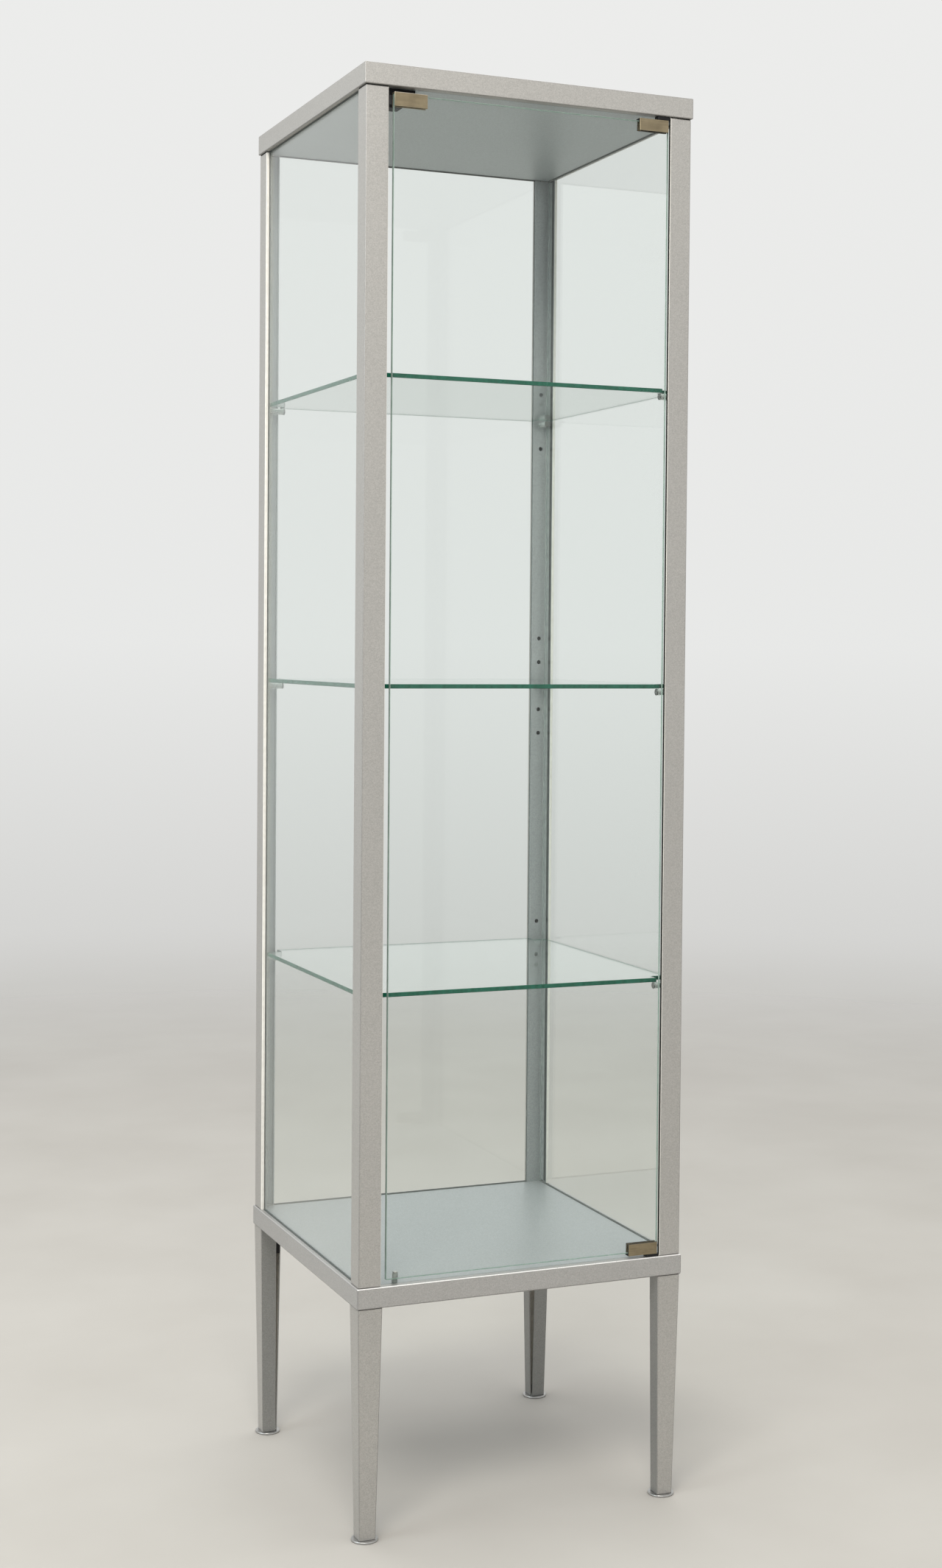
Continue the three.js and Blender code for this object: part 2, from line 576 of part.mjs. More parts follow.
addPiece('door_glass', box(DOOR_LEFT, DOOR_RIGHT, DOOR_FRONT, DOOR_BACK, DOOR_BOTTOM, DOOR_TOP), clearGlass);
const hinges = [
  { name: 'lower', edge: DOOR_BOTTOM, sign: 1, face: BASE_TOP },
  { name: 'upper', edge: DOOR_TOP, sign: -1, face: CAP_BOTTOM },
];
for (const { name, edge, sign, face } of hinges) {
  addPiece(`hinge_clamp_${name}`, hingeClamp(edge, sign), bronzePlate);
  addPiece(`pivot_pin_${name}`, pivotPin(edge, sign), steel);
  addPiece(`pivot_bushing_${name}`, bushing(face, edge, sign), blackPlastic);
  SET_SCREWS_X.forEach((x, index) => {
    addPiece(`clamp_screw_${name}_${index + 1}`, setScrew(x, edge, sign), steel);
  });
}
addPiece('strike_clip', strikeClip(), bronzePlate);

addPiece('catch_housing', catchHousing(), blackPlastic);
addPiece('catch_magnet', magnetPocket(GAP, CATCH_FRONT - MAGNET_PROUD), ferrite);
CATCH_SCREWS_Y.forEach((y, index) => {
  addPiece(`catch_screw_${index + 1}`, catchScrew(y), steel);
});
addPiece('stop_pin', stopPin(), steel);
addPiece('stop_sleeve', stopSleeve(), greyPlastic);

export default showcase;
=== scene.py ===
"""Looks for the glass display showcase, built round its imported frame.

Metres, +Z up, the front with the door towards -Y. Every size that belongs to the object
comes from the frame; the names below are finishes, radii and the studio.
"""

import json
import math

import bmesh
import bpy
from mathutils import Matrix, Vector


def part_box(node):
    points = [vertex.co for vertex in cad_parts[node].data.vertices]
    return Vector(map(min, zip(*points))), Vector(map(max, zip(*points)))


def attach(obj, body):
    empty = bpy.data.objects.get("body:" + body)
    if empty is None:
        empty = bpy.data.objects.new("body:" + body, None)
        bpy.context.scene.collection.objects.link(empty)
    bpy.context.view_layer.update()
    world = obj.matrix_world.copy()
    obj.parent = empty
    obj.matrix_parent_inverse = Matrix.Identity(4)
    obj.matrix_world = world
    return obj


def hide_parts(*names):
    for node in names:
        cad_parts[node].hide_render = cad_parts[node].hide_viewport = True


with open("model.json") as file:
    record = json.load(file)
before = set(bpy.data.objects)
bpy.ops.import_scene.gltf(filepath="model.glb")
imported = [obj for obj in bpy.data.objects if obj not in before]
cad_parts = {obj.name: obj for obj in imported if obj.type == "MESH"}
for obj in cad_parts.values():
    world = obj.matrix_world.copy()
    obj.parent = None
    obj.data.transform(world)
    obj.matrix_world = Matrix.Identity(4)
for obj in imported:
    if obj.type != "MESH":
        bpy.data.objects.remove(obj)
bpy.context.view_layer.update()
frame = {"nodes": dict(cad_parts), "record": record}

MM = 0.001
WELD = 0.002 * MM               # vertices this close are one
RING_WELD = 0.001 * MM
NEAR_TOP = 1 * MM               # vertices this near the top of a post or leg move with it
NEAR_FOOT = 0.1 * MM
ON_BOX = 0.02 * MM              # how near the box of a node an edge lies on it
LONG_EDGE = 12 * MM             # shorter edges of sheet parts stay sharp
BLOCK_EDGE = 2 * MM             # the same for blocks and clamps
GLASS_EDGE = 1 * MM
BOLT_EDGE = 0.5 * MM
SCREW_EDGE = 0.3 * MM
FOLD_RADIUS = 1.7 * MM          # outside radius of the folds of the base
POST_RADIUS = 1.1 * MM          # tighter folds of the posts, legs and top cap
SHEET_EDGE_RADIUS = 0.3 * MM    # broken edges of the cut sheet
SEAM_RADIUS = 0.9 * MM          # soft edge of the floor and ceiling panels
GLASS_CHAMFER = 0.5 * MM
CLAMP_RADIUS = 0.7 * MM
PLASTIC_RADIUS = 0.4 * MM
MAGNET_RADIUS = 0.3 * MM
BOLT_RADIUS = 0.3 * MM
SCREW_RADIUS = 0.15 * MM
FLANGE_THICKNESS = 1.2 * MM
SHANK_RADIUS = 2.5 * MM
SLEEVE_RADIUS = 3.8 * MM
SLEEVE_CHAMFER = 0.3 * MM
SLEEVE_PLAY = 0.06 * MM         # between a sleeve and its pin
SLEEVE_END_GAP = 0.1 * MM
PIN_ROUNDING = 0.4 * MM
PIN_ROOT_LENGTH = 4.3 * MM      # hidden behind the wall of the post
GLIDE_STEM_RADIUS = 4 * MM
GLIDE_HEIGHT = 2.5 * MM
GLIDE_UNDERCUT = 0.9 * MM       # how much smaller the disc is where it meets the floor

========

Set exercise: Everything from the line with "addPiece('catch_housing', catchHousing(), blackPlastic);" through the line with "obj.parent = empty" is to be output exactly; leave out all other lines.

Finished exercise:
addPiece('catch_housing', catchHousing(), blackPlastic);
addPiece('catch_magnet', magnetPocket(GAP, CATCH_FRONT - MAGNET_PROUD), ferrite);
CATCH_SCREWS_Y.forEach((y, index) => {
  addPiece(`catch_screw_${index + 1}`, catchScrew(y), steel);
});
addPiece('stop_pin', stopPin(), steel);
addPiece('stop_sleeve', stopSleeve(), greyPlastic);

export default showcase;
=== scene.py ===
"""Looks for the glass display showcase, built round its imported frame.

Metres, +Z up, the front with the door towards -Y. Every size that belongs to the object
comes from the frame; the names below are finishes, radii and the studio.
"""

import json
import math

import bmesh
import bpy
from mathutils import Matrix, Vector


def part_box(node):
    points = [vertex.co for vertex in cad_parts[node].data.vertices]
    return Vector(map(min, zip(*points))), Vector(map(max, zip(*points)))


def attach(obj, body):
    empty = bpy.data.objects.get("body:" + body)
    if empty is None:
        empty = bpy.data.objects.new("body:" + body, None)
        bpy.context.scene.collection.objects.link(empty)
    bpy.context.view_layer.update()
    world = obj.matrix_world.copy()
    obj.parent = empty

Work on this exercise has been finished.